Both functions cached via @st.cache_data with same TTL.

Error Handling

  • N=1 parties (Volt, Lid Keijzer): Return centroid as both CI bounds, std=0. Chart renders diamond marker. Hover says "N=1, geen betrouwbaarheidsinterval".
  • N=2 parties (50PLUS): CIs will be wide — that's correct, let data speak.
  • SVD vector parsing failures: Skip MP, log warning (same as existing pattern).
  • Download/scraping failures: Per-chunk try/except already handles this. _fetch_body_text returns None on failure (existing behavior).
  • update-existing with no besluit_id: Skip motion, log.
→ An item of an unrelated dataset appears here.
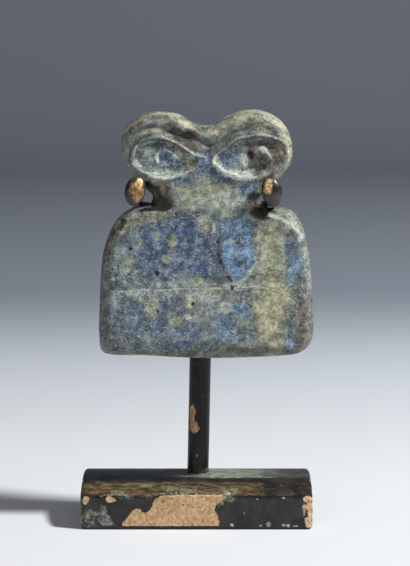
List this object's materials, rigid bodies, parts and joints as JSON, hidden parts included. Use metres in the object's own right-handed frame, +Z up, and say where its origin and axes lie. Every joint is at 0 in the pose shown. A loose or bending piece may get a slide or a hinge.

Not all motions have a besluit_id traceable to body text.

Testing Strategy

Unit Tests

  • test_bootstrap_fixed_seed: Synthetic data (5 parties, varying N), fixed seed. Verify:
    • Output shape matches expected structure
    • CI bounds bracket centroid for all parties
    • N=1 party has ci_lower == ci_upper == centroid
    • Same seed produces identical output
    • Larger N produces narrower CIs

Integration Tests

  • test_bootstrap_real_db: Run against actual DB, verify:
    • Returns data for all 17 current parliament parties (+NSC)
    • n_mps values match known party sizes
    • CI width for D66 (N=49) << CI width for SP (N=3)

Visual Validation

  • Run Streamlit app, verify error bars appear on SVD axis charts
  • Verify N=1 parties have distinct marker style
  • Verify hover text includes party size

Open Questions

None — design is straightforward. The only future enhancement would be multi-window bootstrap for axis stability testing, but that's a separate project.